On Sat, 11 Dec 2010 06:20:48 -0800, Paul J. Lucas <paul@lucasmail.org>
wrote:

> On Jun 25, 2010, at 11:16 AM, Mary Holstege wrote:
>
>> On Fri, 25 Jun 2010 09:00:19 -0700, Paul J. Lucas <paul@lucasmail.org>  
>> wrote:
>>
>>> From the specification section 3.4.3:
>>>
>>>> If the URI specifies a thesaurus that is not found in the statically  
>>>> known thesauri, an error is raised [err:FTST0018].
>>>
>>> I don't understand why URIs for these things would be "statically  
>>> known."  If the user wants to specify some arbitrary URI that points  
>>> to a valid thesaurus ..., why shouldn't that "just work?"
>>>
>>> Does "statically known" mean that the implementation has a set of  
>>> hard-coded URIs that the user can only select from?  If not, then what  
>>> does "statically known" mean here?
>>
>> "Statically known" means that it is part of the static context when the  
>> query is analyzed.  It is up to the implementation to decide what URIs  
>> it will consider as part of the static context, and whether it is a  
>> fixed list or more open.  ... So the idea here is that if an  
>> implementation wants to restrict the set of ... thesaurus expansions  
>> used to those that it actually indexes with, it can do that.   If it  
>> wants to apply everything in real time on the fly, it can do that do,  
>> by declaring every dereferencable URI as "statically known".
>
> The W3C Full Text test suite contains thesaurus tests that have  
> thesaurus URIs like:
>
>  http://bstore1.example.com/UsabilityThesaurus.xml
>  http://bstore1.example.com/TechnicalThesaurus.xml
>  http://bstore1.example.com/UsabilitySoundex.xml
>
> I believe your response above implies that, if an implementation wants  
> to pass these tests, it somehow has to incorporate these URIs into the  
> query's static context.
>
> Maybe I'm missing something obvious, but I don't see anything in either  
> the XQuery base language or the full text extension that allows a query  
> author the ability to do that.
>
> There's also no apparent way to bind a URI to some piece of  
> implementation code.  For example, in our XQuery implementation written  
> in C++, we're allowing the user to use Princeton's WordNet.  In order to  
> implement this, we're using a WordNet C++ API to access the WordNet  
> database, hence there is custom C++ code just for WordNet.  If at some  
> point we also wish to allow other thesauri, we'd imagine that more  
> custom C++ code would have to be written to access that thesaurus'  
> database since every thesaurus is likely to be in a different format  
> with a different C++ API.
>
> I don't see any way for an XQuery author to tell an implementation  
> something like:
>
>  declare thesaurus "http://wordnet.princeton.edu" as "wordnet";
>
> Hence, our implementation "knows" about the WordNet URI  
> "http://wordnet.princeton.edu" and internally maps it to libwordnet.so  
> by hard-coding that mapping.
>
> The URIs used in the full text test suite are just make-up URIs, so how  
> is an implementation wishing to pass these tests supposed to "statically  
> know" about these URIs and how is it supposed to map them to some piece  
> of implementation code?
>
> When the full text specification was written, its authors must have  
> envisioned at least one way in which an implementation would do that.   
> What is that way?  Hard-coding those made-up URIs into an implementation  
> just to pass the tests would seem strange.
>
> - Paul
>

Speaking for myself:

Whatever mechanism the implementation uses to hook in thesaurus processing,
that mechanism should be used in the testdriver as well.  It is expected
that an implementation will have some kind of internal data structure that
is initialized through various implementation-specific means and then
mapped to URIs in some way.  This is an implemention-specific configuration
issue, and therefore out of scope of the query language proper.

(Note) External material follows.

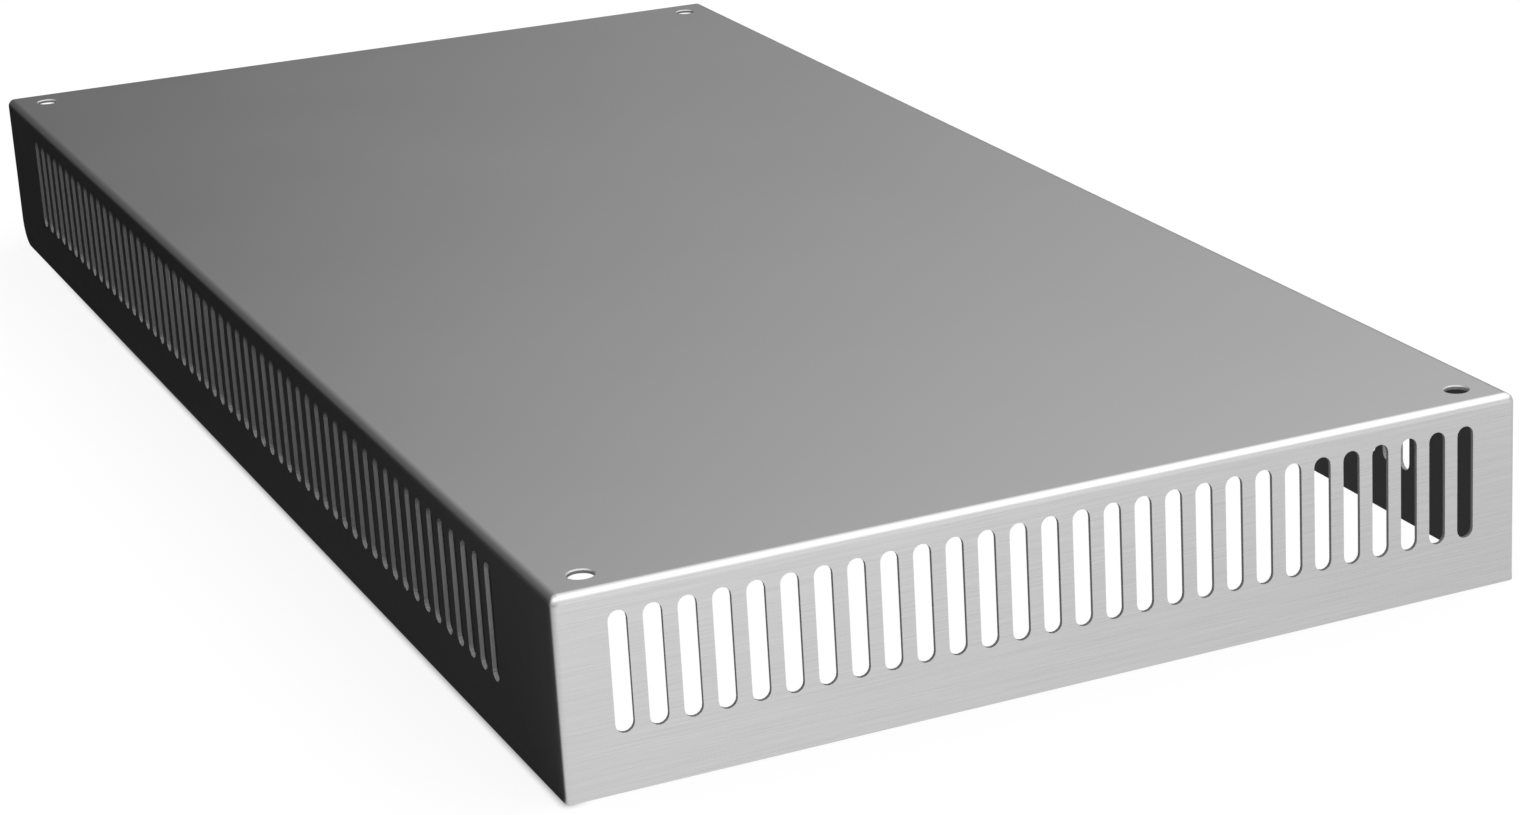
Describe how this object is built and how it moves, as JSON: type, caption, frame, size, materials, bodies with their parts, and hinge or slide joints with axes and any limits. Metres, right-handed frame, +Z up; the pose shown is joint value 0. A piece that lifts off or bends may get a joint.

There may
or may not be a URI resolver or mapper interposed between the thesaurus URI
in the query and the URI known to the implementation (or to the internal
identifierused by the implementation).  The expectation is not that the URI
maps to some special code, but that the URI maps to some specific data
structure that is processed by some general thesaurus-handling code.
So, whatever those means are: use them in your test driver.  I don't think
we expect that to be hardcoded in the implementation in general, but if
that is how your implementation works, then I guess that to run and report
on those particular tests with something more interesting than the
unknown/unsupported thesaurus error, you'll have to have them hardcoded
into the implementation somehow, or use some substitute thesaurus that
encodes the same/equivalent relations that you do know about.  The point
of 'statically known' is to say 'statically known to the query' -- this
doesn't mean that it is statically fixed in the implementation; just
that the binding is outside the scope of the query itself.

//Mary

Received on Tuesday, 14 December 2010 18:38:41 UTC